To prove climate change is a little harder. Gather all your friends around the fire. Gaze at the black pebble. Listen for the Great Eagle. Then, “Uggh!” It is decided, the climate is a-changing.
See how great is the power of belief? You only need to get 90%, or 94%, or 97% of your friends to believe, and you can change reality.
What about the 3% that don’t believe in changing reality? That’s what clubs were made for.
The earth is big. Humans are small.
Think for a moment about the earth as a ball. We humans who live on the surface are all but invisible to somebody looking at the ball. For eons, colder, warmer temperatures, volcanos, ice ages, glaciers forming and breaking, land formations changing. But long stretches of time where nothing happens. But over a (relatively short) time period, something does change, and that something that changes is uniquely attributable to human activity. What differences can you see?
I would argue that in the centuries since the dawn of the industrial revolution, we have managed to change the color of the planet’s dry surface. Through growing or cutting down forests, cultivating land, developing cities, redirecting rivers with dams. These things are evident from space (when atmospheric conditions permit, anyway). That’s really the only visible difference that human activity has made.
Is that enough to affect the climate? It can change weather and patterns of moisture deposits regionally. But it won’t make a dent globally.
What about the atmosphere? Haven’t we made a dent on the atmosphere?
Here’s a chemistry thought experiment. The atmosphere makes human made emissions stretch far (farther than we can see) because all fluids disperse, and the atmosphere is in constant motion. Gases will also expand to fill a vacuum. But in stretching far they become diluted by all of the other stuff that is continually being added and subtracted from the atmosphere.

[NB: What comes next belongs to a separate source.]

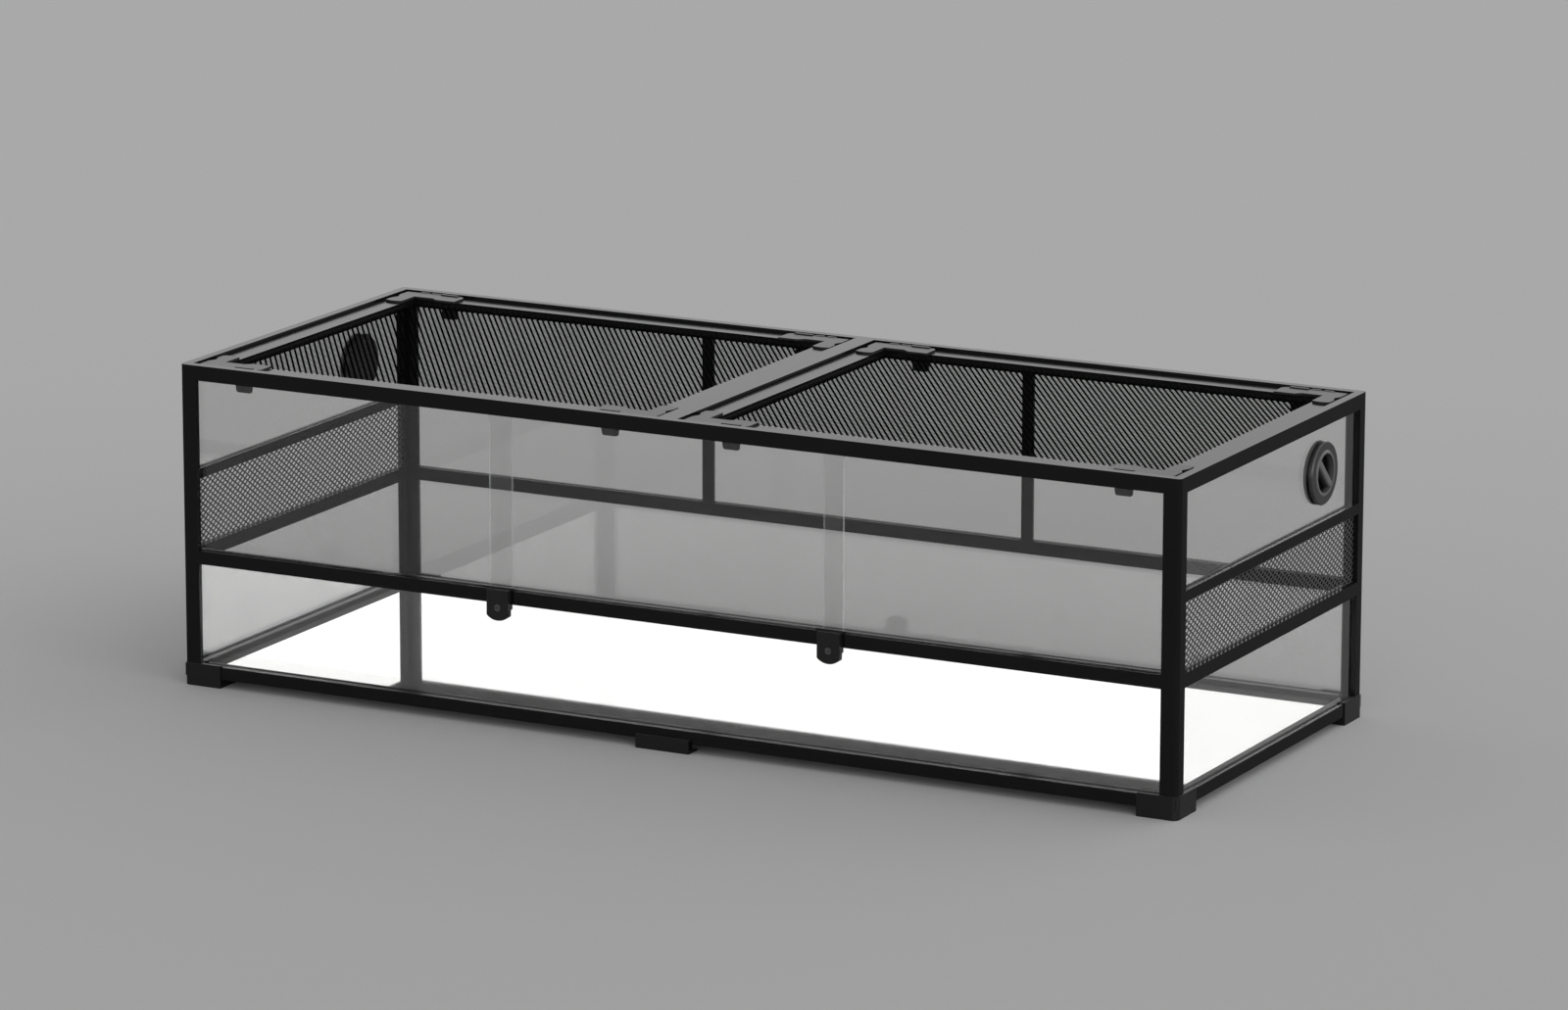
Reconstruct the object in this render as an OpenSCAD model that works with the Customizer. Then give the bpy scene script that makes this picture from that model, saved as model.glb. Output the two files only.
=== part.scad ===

To put this into proper perspective, it would be helpful to know how tiny our percentage of man-made emissions is compared to the natural emissions of the entire earth, the oceans, the plants, all of God’s creatures, including we as humans.
Logically that process (not to mention extra planetary effects such as solar cycles) has gone on and continues to go on for thousands of millennia before and after such relatively short time periods as our lifespans are.
Call me a realist. I deny that we tiny humans could make enough of a dent on our planet that we would not be able to adapt.
What do they think we are, dinosaurs?
I like to say that I deny CAGW:
C: The last century’s warming trend wouldn’t be catastrophic if it continued for five more centuries, it would be beneficial.
A: There has never been any measurement that indicates any degree of human influence on climate. Of course humans have influence, and so do butterflies. Neither is significant enough to be measurable.
GW: Every remotely defensible global temperature average has been flat or declined for the last 17 (18 now?) years.
I’m waiting for some climate alarmist to identify the changes in either climate or weather or global temperatures that would disprove anthropogenic climate change. Until they can put something on that list what they are doing is not science.